Lejos de la ciudad, y lejos también de los años que pasé en el Colegio Lourdes, me llega la noticia de la muerte del Hermano Eduardo Montero, de los Hermanos de las Escuelas Cristianas. De pronto, con su muerte, se agolpan los recuerdos de una época y de un mundo contradictorios -el mundo de mi infancia y de mi adolescencia en aquel Valladolid y aquel Colegio.

Pero de todo ese caudal de memoria acumulada y en parte, por propia decisión, dejada en el terreno del olvido, sobresale ahora la figura del Hermano Eduardo. Lo recuerdo ya mayor, sesentón, con el pelo cano muy corto, de baja estatura, siempre envuelto en su sotana negra con el babero bífido de plástico. Lo recuerdo como un sabio que amaba el latín y el griego, y la literatura en estas lenguas. Y lo recuerdo con veneración, porque el tiempo en que fui alumno suyo, allá por los años 72 a 75, aprendí cosas imborrables y decisivas para mi vida. Si soy sincero -y esto tal vez no guste a muchos-, de los diez años que pasé en el Colegio Lourdes, institución reputada en la ciudad, agridulce para mí por razones que no vienen al caso, sólo ejercieron un decisivo papel en mi formación ulterior las clases recibidas con aquel Hermano que iniciaba sus sesiones, invariablemente, con un comentario de Séneca o de Ovidio (cuando lo habitual, en otros frailes más ralos y tal vez voluntariosos, era comenzar con una oración).

Gracias al Hermano Eduardo, cuyo mote era "El Rata" -como todos tenían, algunos relativamente graciosos y otros crueles: el "H2O" que decían al Hermano Segundo, el "Vultus", el "Beato", el "Canillas"-, llegó a apasionarme el latín y el griego, llegó a entusiasmarme el aprendizaje de la etimología, la estructura del lenguaje, la sabiduría de los clásicos. Y recuerdo sus clases de historia del Arte, en las que transmitía una sensibilidad acusada por la belleza de las formas.

Su fama de hombre severo, riguroso, le daba una aureola de profesor difícil, que no permitía banalidades con sus asignaturas. Sin embargo, la práctica era muy distinta: aquellos alumnos que no mostraban interés por sus clases, se convertían para él en un magma nebuloso e informe sin importancia.

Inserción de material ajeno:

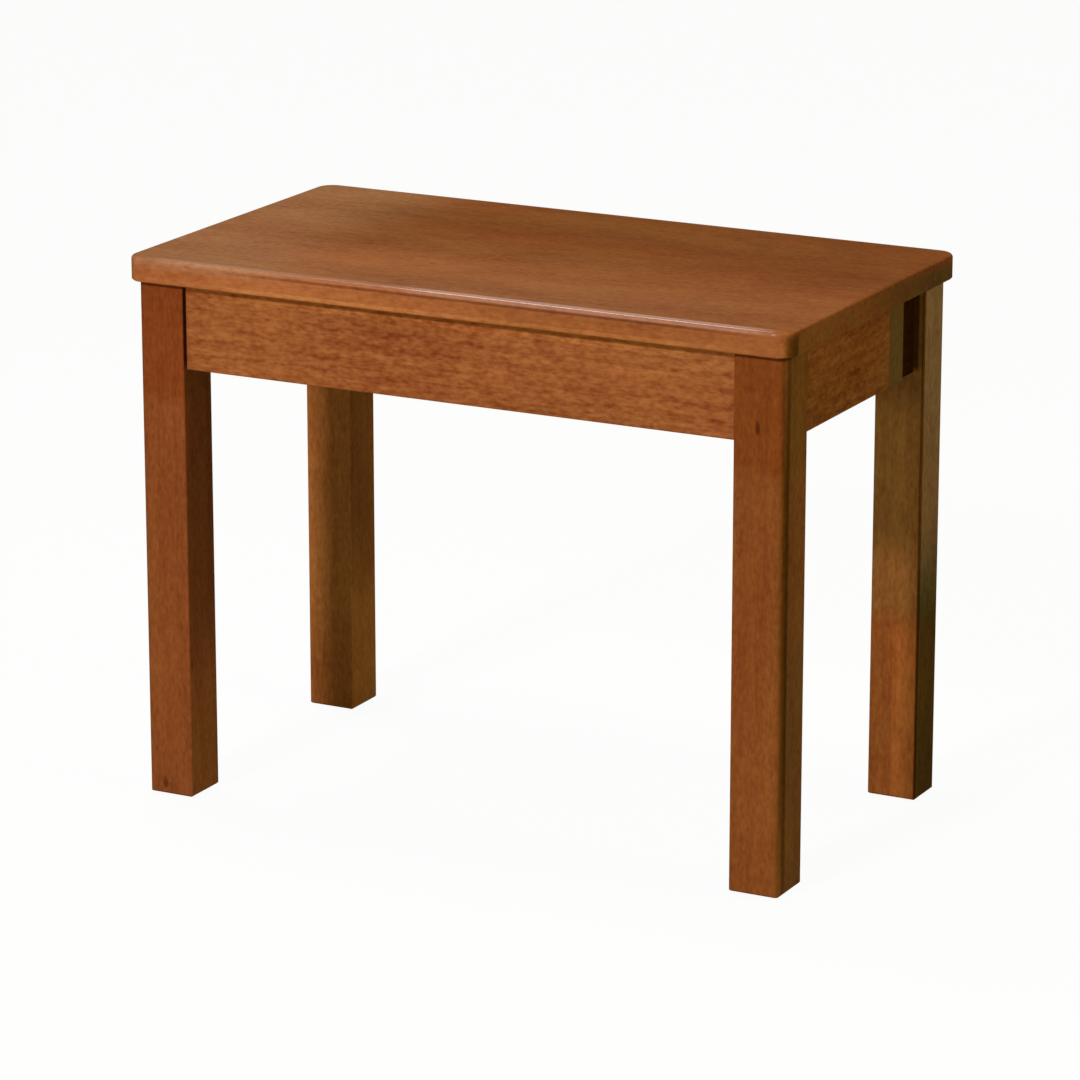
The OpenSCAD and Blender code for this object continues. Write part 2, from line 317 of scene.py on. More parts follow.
@dataclass(frozen=True)
class Patch:
    """A place where the wood differs, such as a knot or a polished arris, or where shade or light
    is painted on it, as in the recess.

    Attributes:
        middle: Its middle.
        reach: Its half sizes along X, Y and Z.
        shade: What the wood's colour is multiplied by inside it.
        softness: Share of its half sizes over which it fades out.
        square: True for a box and False for an oval.
        polish: Weight that the lacquer gains inside it.
    """

    middle: Place
    reach: Place
    shade: Colour = WHITE
    softness: float = 0.4
    square: bool = False
    polish: float = 0.0

    def mask(self, bench: ShaderBench, place: Field) -> Field:
        """Finds where the patch is.

        Args:
            bench: The material's bench.
            place: The point on the surface.

        Returns:
            A mask that is 1 inside the patch and 0 outside it.
        """
        offset = (place - bench.vector(*self.middle)) / bench.vector(*self.reach)
        sides = [side.size() for side in bench.parts(offset)]
        if self.square:
            spread = sides[0].above(sides[1]).above(sides[2])
        else:
            spread = (sides[0] * sides[0] + sides[1] * sides[1] + sides[2] * sides[2]).power(0.5)
        return spread.ramp(1.0 - self.softness, 1.0, 1.0, 0.0)

    def moved(self, step: Vector) -> "Patch":
        """Returns the same patch with its middle moved by a step."""
        return replace(self, middle=tuple(Vector(self.middle) + step))


@dataclass(frozen=True)
class Figure:
    """One kind of unevenness in wood, stretched along its fibres.

    Attributes:
        lengthways: Waves per metre along the fibres.
        crossways: Waves per metre across them.
        detail: Octaves above the first.
        share: How strongly it acts, as tone of the wood or as metres that it moves a ring.
    """

    lengthways: float
    crossways: float
    detail: float
    share: float = 0.0


STREAK = Figure(6.0, 240.0, 2.0, 0.34)
FIBRE = Figure(60.0, 700.0, 1.0, 0.35)
SPECKLE = Figure(160.0, 340.0, 1.0, 1.10)
MOTTLE = Figure(60.0, 150.0, 2.0, 0.75)
CLOUD = Figure(8.0, 18.0, 2.0, 0.60)
HUE = Figure(4.0, 16.0, 1.0)
DASH = Figure(150.0, 640.0, 1.0)
RING_SWAY = Figure(1.8, 6.0, 1.0, 0.05)
RING_WANDER = Figure(10.0, 40.0, 2.0, 0.008)

# For ramps: where each change starts and ends, and its two results where they aren't 0 and 1.
RING_RISE = (0.2, 0.85)
RING_FALL = (0.85, 1.0, 1.0, 0.0)
PORE_EDGE = (0.56, 0.76)
PORE_THINNING = (0.3, 0.6, 0.5, 1.0)
HUE_CHANGE = (0.30, 0.70)
END_GRAIN_EDGE = (0.6, 0.95)
ARRIS_EDGE = (0.80, 0.97, 1.0, 0.0)


@dataclass(frozen=True)
class Fibres:
    """The point on a piece's surface, measured along and across its fibres.

    Attributes:
        bench: The material's bench.
        along: Place along the fibres.
        across: First place across them.
        through: Second place across them.
    """

    bench: ShaderBench
    along: Field
    across: Field
    through: Field

    def noise(self, figure: Figure) -> Field:
        """Adds one kind of unevenness.

        Args:
            figure: Which one it is.

        Returns:
            A value from 0 to 1, near 0.5 on average.
        """
        where = self.bench.vector(
            self.along * figure.lengthways,
            self.across * figure.crossways,
            self.through * figure.crossways,
        )
        return self.bench.noise(where, 1.0, figure.detail)

    def late_wood(self, pith: tuple[float, float], ring_pitch: float) -> Field:
        """Draws the growth rings round the pith.

        Args:
            pith: The middle of the log, across the grain.
            ring_pitch: Distance between rings.

        Returns:
            A value that rises slowly to 1 through each ring and falls fast at its end.
        """
        sway = self.noise(RING_SWAY)
        wander = self.noise(RING_WANDER)
        reach_a = self.across - pith[0] + (sway - NOISE_MEAN) * RING_SWAY.share
        reach_b = self.through - pith[1] + (wander - NOISE_MEAN) * RING_WANDER.share
        phase = ((reach_a * reach_a + reach_b * reach_b).power(0.5) / ring_pitch).fraction()
        return phase.ramp(*RING_RISE) * phase.ramp(*RING_FALL)


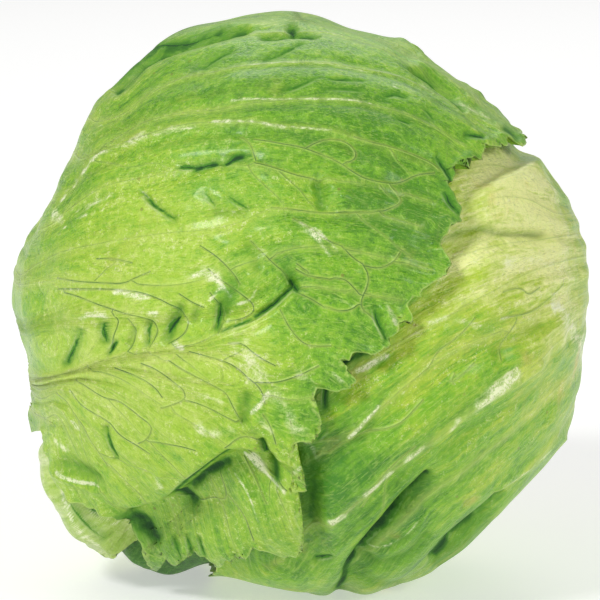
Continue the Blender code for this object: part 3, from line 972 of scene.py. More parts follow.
def leafFinish(name, look):
    paint = Paint(name)
    place = paint.place
    across = paint.field("across")
    along = paint.field("along")
    rib = paint.field("rib")
    light = paint.field("light")
    inward = paint.field("inward")

    streakPlace = paint.node("ShaderNodeCombineXYZ", {}, {
        0: across + along * 0.11, 1: along * 1.1 + across * 0.06, 2: 0.37})
    streak = paint.noise(streakPlace, look["streaks"], 3.0, 0.62)
    fineStreak = paint.noise(streakPlace, look["streaks"] * 5.0, 2.0, 0.6)
    cloud = paint.noise(place, 38.0, 3.0, 0.55)
    mottle = paint.noise(place, 170.0, 3.0, 0.6)
    pebble = paint.noise(place, 620.0, 2.0, 0.55)
    grain = paint.noise(place, 2300.0, 2.0, 0.7)

    dark = paint.field("dark") * paint.band(mottle, 0.34, 0.62, 0.70, 1.20)
    hair = paint.noise(streakPlace, look["streaks"] * 16.0, 1.0, 0.5)
    darkHair = paint.band(hair, 0.55, 0.66) * paint.band(streak, 0.42, 0.60)
    paleHair = paint.band(hair, 0.45, 0.34) * paint.band(streak, 0.60, 0.44)
    worn = paint.band(paint.noise(place, 110.0, 2.0, 0.6), 0.36, 0.60, 0.35, 1.0)

    # veins: a dark line, and a pale band beside it that is both the vein's own paler colour and a
    # painted highlight on its raised ridge
    line = 0.0
    halo = 0.0
    ridge = 0.0
    for thread in ("veinFirst", "veinSecond"):
        beside, much = paint.thread(thread)
        width = look["veinWidth"]
        line = (paint.band(beside, width * 0.5, width + 0.12, 1.0, 0.0) * much * worn).most(line)
        halo = (paint.band(beside, width, 0.95, 1.0, 0.0) * much).most(halo)
        ridge = (paint.band(beside, 0.0, 0.55, 1.0, 0.0) * much).most(ridge)
    beside, much = paint.thread("veinNet")
    netLine = paint.band(beside, 0.03, 0.17, 1.0, 0.0) * much
    netHalo = paint.band(beside, 0.05, 0.60, 1.0, 0.0) * much

    tone = light + (cloud - 0.5) * look["cloud"] + (streak - 0.5) * look["streakTone"]
    tone = tone + (fineStreak - 0.5) * look["fineTone"] + (mottle - 0.5) * look["mottle"]
    tone = tone + (pebble - 0.5) * look["pebbleTone"] + (grain - 0.5) * look["grainTone"]
    freckles = paint.band(paint.dots(place, 190.0), 0.06, 0.13, 1.0, 0.0)
    freckles = freckles * paint.band(cloud, 0.52, 0.66)
    warm = paint.band(paint.noise(place, 60.0, 3.0, 0.6), 0.60, 0.78) * look["warmth"]
    # dents and creases drawn as lines: a painted shadow core, painted shade round it and a painted
    # highlight on one lip
    slitBeside, slitMuch = paint.thread("slit", True)
    slitMuch = slitMuch * paint.band(mottle, 0.34, 0.50, 0.55, 1.0)
    aside = abs(slitBeside + (mottle - 0.5) * 1.3 + (pebble - 0.5) * 0.9) / slitMuch.most(0.1)
    core = paint.band(aside, 0.05, 0.55, 1.0, 0.0) * (slitMuch * 1.9).clamped()
    core = core * paint.band(pebble + (fineStreak - 0.5) * 0.6, 0.34, 0.52, 0.45, 1.0)
    cheek = paint.band(aside, 0.20, 1.70, 1.0, 0.0) * (slitMuch * 1.5).clamped()
    paintedLipHighlight = paint.band(slitBeside, -1.5, -0.9) * paint.band(slitBeside, -0.8, -0.5, 1.0, 0.0)
    # painted highlights, broken up into speckle
    highlightSpeckle = paint.band(grain + (fineStreak - 0.5) * 0.6 + (pebble - 0.5) * 0.6, 0.38, 0.62)
    paintedHighlightMask = paint.field("glow") + (mottle - 0.5) * 1.1 + (fineStreak - 0.5) * 0.7
    glow = paint.band(paintedHighlightMask, 0.22, 1.05) * (0.35 + highlightSpeckle)
    # painted glints scattered over the lighter parts
    paintedGlints = paint.band(grain + (pebble - 0.5) * 0.8, 0.60, 0.74) * paint.band(streak, 0.42, 0.60)
    paintedGlints = paintedGlints * paint.band(light, 0.14, 0.40, 0.25, 1.0)
    rim = paint.band(inward, 0.10, 0.7, 0.60, 0.0) * (0.35 + mottle)
    colour = paint.layered(paint.ramp(tone.clamped(), look["stops"]), [
        (darkHair * look["hair"], look["veinColour"]),
        (paleHair * look["hair"] * 1.3, look["haloColour"]),
        (rib * look["ribTone"], look["ribColour"]),
        (halo * look["halo"], look["haloColour"]),
        (netHalo * look["halo"] * 0.5, look["haloColour"]),
        (netLine * look["netTone"], look["veinColour"]),
        (line * look["veinTone"], look["veinColour"]),
        (freckles * 0.55, look["freckleColour"]),
        (warm, look["warmColour"]),
        (paintedGlints * look["paintedGlints"], look["glowColour"]),
        (glow, look["glowColour"]),
        (rim, look["rimColour"]),
        (paintedLipHighlight * slitMuch * mottle, look["glowColour"]),
        # painted shade, and the painted shadow in the deepest creases
        (dark * 1.5 + cheek * 0.9, look["shadeColour"]),
        (dark * 2.2 - 1.1 + core * 1.1, look["paintedDeepShadeColour"]),
    ])

    height = ridge * 0.30 - line * 0.05 + netHalo * 0.04 - darkHair * 0.05 + paleHair * 0.05
    height = height + (fineStreak - 0.5) * look["streakBump"] + (streak - 0.5) * 0.45
    height = height + (pebble - 0.5) * look["pebble"] + (grain - 0.5) * look["grain"]
    height = height + (mottle - 0.5) * look["mottleBump"]
    hollow = (dark * 1.5 + cheek).clamped()
    rough = look["roughness"] + (mottle - 0.5) * 0.25 + (grain - 0.5) * 0.16 + hollow * 0.4
    paint.set(colour=colour, roughness=rough.clamped(), normal=paint.bump(height),
              depth=look["depth"], depthScale=0.003, depthRadius=(0.6, 1.0, 0.25),
              ior=1.45, coat=(1.0 - hollow) * look["coat"], coatRoughness=0.16)
    return paint.material


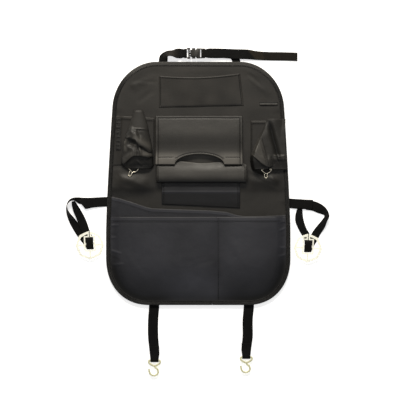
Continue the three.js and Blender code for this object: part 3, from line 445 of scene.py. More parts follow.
def plated(name, colour):
    m = Material(name)
    cloud = m.noise(400, 4)
    return m.finish({
        "Base Color": m.blend(cloud, [c * 0.8 for c in colour], colour), "Metallic": 1, "Roughness": 0.28,
        "Normal": m.bumps((cloud, 0.2, 0.0001)),
    })


UPPER_LEATHER = leather("leather_upper", (0.014, 0.0128, 0.0112), (0.021, 0.0192, 0.0168), 0.5)
LOWER_LEATHER = leather("leather_lower", (0.0158, 0.0163, 0.0203), (0.0226, 0.0233, 0.029), 0.5)
FLAP_LEATHER = leather("leather_flap", (0.016, 0.015, 0.0135), (0.023, 0.0214, 0.0192), 0.46)
CUP_LEATHER = leather("leather_cups", (0.014, 0.0131, 0.0118), (0.022, 0.0206, 0.0184), 0.5)
# The tape's lighter second colour is a painted highlight; the webbing's second colour is a brown.
TAPE = woven(
    "binding_tape", (0.007, 0.0068, 0.0066), (0.012, 0.0116, 0.011), (0.055, 0.053, 0.05),
    pitch=1.1, rough=0.55, specular=0.35)
WEBBING = woven(
    "webbing", (0.003, 0.003, 0.003), (0.0055, 0.0055, 0.0055), (0.022, 0.0175, 0.0125),
    pitch=1.6, rough=0.85, specular=0.15)
THREAD = woven(
    "thread", (0.0012, 0.0012, 0.0012), (0.0025, 0.0025, 0.0025), (0.004, 0.004, 0.004),
    pitch=0.8, rough=0.9, specular=0.05)
BUCKLE = moulded("buckle_plastic", (0.0062, 0.0048, 0.0032), 0.5)
# Both plastics carry a small painted glow.
CLEAR = frosted("frosted_plastic", (0.93, 0.92, 0.82), 0.2)
IVORY = frosted("ivory_plastic", (0.82, 0.8, 0.55), 0.06)
NICKEL = plated("nickel", (0.95, 0.88, 0.72))


def finish_piece(obj, mat, body=BODY, nodes=()):
    obj.data.materials.clear()
    obj.data.materials.append(mat)
    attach(obj, body)
    if nodes:
        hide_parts(*nodes)
    return obj


def cover(obj, mat, node_name):
    """A leather piece in place of its solid."""
    return finish_piece(obj, mat, BODY, [node_name])


# Panel
PANEL_RIDGES = [
    [(-190, 236), (-120, 250), 7, 1.1], [(120, 262), (176, 214), 6, 1.0],
    [(-150, 196), (-110, 228), 6, -0.8], [(112, 284), (146, 262), 4.5, 1.5],
    [(124, 270), (160, 232), 5, -0.9], [(-142, 249), (-98, 249), 2.5, -0.7],
    [(150, 250), (196, 206), 7, 1.0], [(-176, 262), (-146, 226), 8, 0.9],
    [(-112, 214), (-108, 262), 6, -0.6], [(-214, 38), (-182, 27), 7, 1.2],
    [(-205, 6), (-150, -12), 5, -0.8], [(-204, 40), (-184, 6), 4, 0.6],
    [(128, 30), (204, 4), 4, 1.6], [(140, 14), (206, -14), 4, -1.1],
    [(168, 34), (196, -6), 4, 0.9], [(118, 40), (205, -22), 7, 1.3],
    [(-205, 24), (-120, -12), 6, 1.2], [(-120, 20), (-205, -20), 9, -1.1],
]


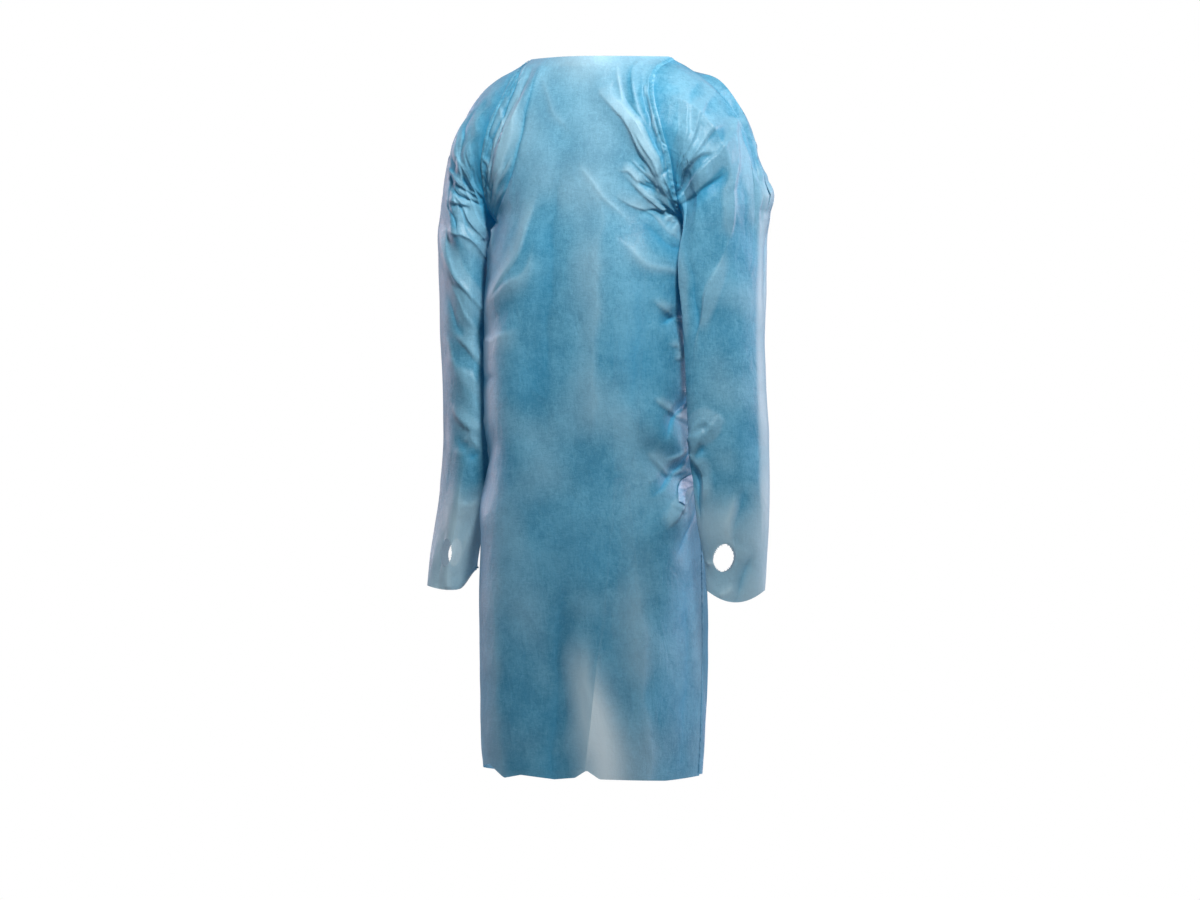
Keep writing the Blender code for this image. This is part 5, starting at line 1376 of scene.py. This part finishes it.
studio = {
    "floorZ": -1.46, "floorRadius": 4.0,
    "azimuth": cloth["seenFrom"], "distance": 14.0, "aimZ": -0.588,
    "view": 1.8,  # the width that the frame takes in
    "world": 0.06,
    "reflected": 0.42,  # how much of the white surroundings the gloss sees
    "lamps": (  # name, azimuth, height, distance, size, watts, spread in degrees, aim height, colour
        ("keyLamp", 38.0, 1.45, 1.8, 0.45, 14.5, 60.0, 0.0, (1.0, 0.99, 0.97)),
        ("fillLamp", -25.0, 0.3, 4.0, 2.6, 5.5, 120.0, -0.20, (0.97, 0.98, 1.0)),
        ("rimLampLeft", 256.0, 0.0, 2.4, 1.4, 15.0, 110.0, -0.50, (1.0, 0.84, 0.93)),
        ("rimLampRight", 125.0, 0.0, 2.4, 1.4, 23.0, 110.0, -0.50, (1.0, 0.86, 0.94)),
    ),
}


def makeFloor():
    radius, rings, count = studio["floorRadius"], 8, 96
    turns = np.linspace(0.0, 2 * math.pi, count, endpoint=False)
    far = np.linspace(0.0, 1.0, rings + 1)[1:] * radius
    level = np.full((rings, count), studio["floorZ"])
    grid = np.stack([far[:, None] * np.cos(turns), far[:, None] * np.sin(turns), level], axis=-1)
    middle = np.zeros((1, count, 3)) + (0.0, 0.0, studio["floorZ"])
    material = bpy.data.materials.new("paleFloor")
    material.use_nodes = True
    tree = material.node_tree
    shader = tree.nodes["Principled BSDF"]
    tone = mixColours(tree, noiseNode(tree, 6.0, 5.0, 0.6), (243, 244, 246), (248, 248, 250))
    tree.links.new(tone, shader.inputs["Base Color"])
    shader.inputs["Roughness"].default_value = 0.6
    length = addNode(tree, "ShaderNodeVectorMath", operation="LENGTH")
    tree.links.new(tree.nodes.new("ShaderNodeTexCoord").outputs["Object"], length.inputs[0])
    clear = mapRange(tree, length.outputs["Value"], 1.0, 3.4, 1.0, 0.0)  # it fades out far away
    tree.links.new(clear, shader.inputs["Alpha"])
    floor = surfaceObject("paleFloor", np.concatenate([middle, grid]), material, ring=True)
    weld = floor.modifiers.new("middle", "WELD")
    weld.merge_threshold = 0.0001


def makeLamp(name, azimuth, height, distance, size, watts, spread, aim, colour):
    light = bpy.data.lights.new(name, "AREA")
    light.shape = "DISK"
    light.size = size
    light.energy = watts
    light.spread = math.radians(spread)
    light.color = colour
    lamp = bpy.data.objects.new(name, light)
    bpy.context.scene.collection.objects.link(lamp)
    angle = math.radians(azimuth)
    place = Vector((math.sin(angle) * distance, -math.cos(angle) * distance, height))
    lamp.location = place
    lamp.rotation_euler = (Vector((0.0, -0.1, aim)) - place).to_track_quat("-Z", "Y").to_euler()


def makeCamera():
    camera = bpy.data.objects.new("camera", bpy.data.cameras.new("camera"))
    bpy.context.scene.collection.objects.link(camera)
    angle = math.radians(studio["azimuth"])
    aim = Vector((0.0, 0.0, studio["aimZ"]))
    back = Vector((math.sin(angle), -math.cos(angle), 0.0))
    camera.location = aim + back * studio["distance"]
    camera.rotation_euler = (-back).to_track_quat("-Z", "Y").to_euler()
    camera.data.sensor_width = 36.0
    camera.data.lens = 36.0 * studio["distance"] / studio["view"]
    bpy.context.scene.camera = camera


def makeWorld():
    world = bpy.data.worlds.new("paleStudio")
    world.use_nodes = True
    tree = world.node_tree
    tree.nodes.clear()
    seen = addNode(tree, "ShaderNodeBackground")
    seen.inputs["Color"].default_value = (1.0, 1.0, 1.0, 1.0)
    seen.inputs["Strength"].default_value = 1.0
    soft = addNode(tree, "ShaderNodeBackground")
    soft.inputs["Color"].default_value = (0.98, 0.99, 1.0, 1.0)
    soft.inputs["Strength"].default_value = studio["world"]
    path = tree.nodes.new("ShaderNodeLightPath")
    out = tree.nodes.new("ShaderNodeOutputWorld")
    shiny = mathNode(tree, "MULTIPLY", path.outputs["Is Glossy Ray"], studio["reflected"])
    white = mathNode(tree, "MAXIMUM", path.outputs["Is Camera Ray"], shiny)
    tree.links.new(mixShaders(tree, white, soft, seen).outputs[0], out.inputs["Surface"])
    bpy.context.scene.world = world


makeFloor()
for lamp in studio["lamps"]:
    makeLamp(*lamp)
makeCamera()
makeWorld()
bpy.context.scene.view_settings.view_transform = "Standard"
print("studio made")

También recuerdo que era profundamente religioso, aunque discreto. Tengo muy presente su manera de cruzar las manos cuando venía de comulgar. Había un halo espiritual intenso, que luego me llamaba la atención por su tendencia al aislamiento, como si se perdiera en los jardines del Colegio pensando en quién sabe qué enigmáticas ideas sobre lo divino y lo humano.

Ahora, enterado de su muerte, todas estas cosas han vuelto a mí con el respeto que siempre me mereció su persona, trayéndome la gratitud de haberlo tenido de maestro en cosas que él tal vez no pretendiera, pero que dejaron un hondo calado en bastantes de sus alumnos. Sin duda de él aprendimos algo acerca del sentido común en la vida, pero sobre todo de esas zonas de la vida que son poco útiles, como el arte, el lenguaje, el espíritu. Siendo una persona cuya religiosidad me pareció intensa y rica, ha sido de las que con mayor sensatez e ironía -su sentido del humor era muy fino, provocador de sonrisas. Ya decía él que la risa excesiva estaba reñida con la inteligencia- ha creado en quienes lo estimábamos un alto sentido de lo laico, de lo civil. Algunos no lo olvidaremos.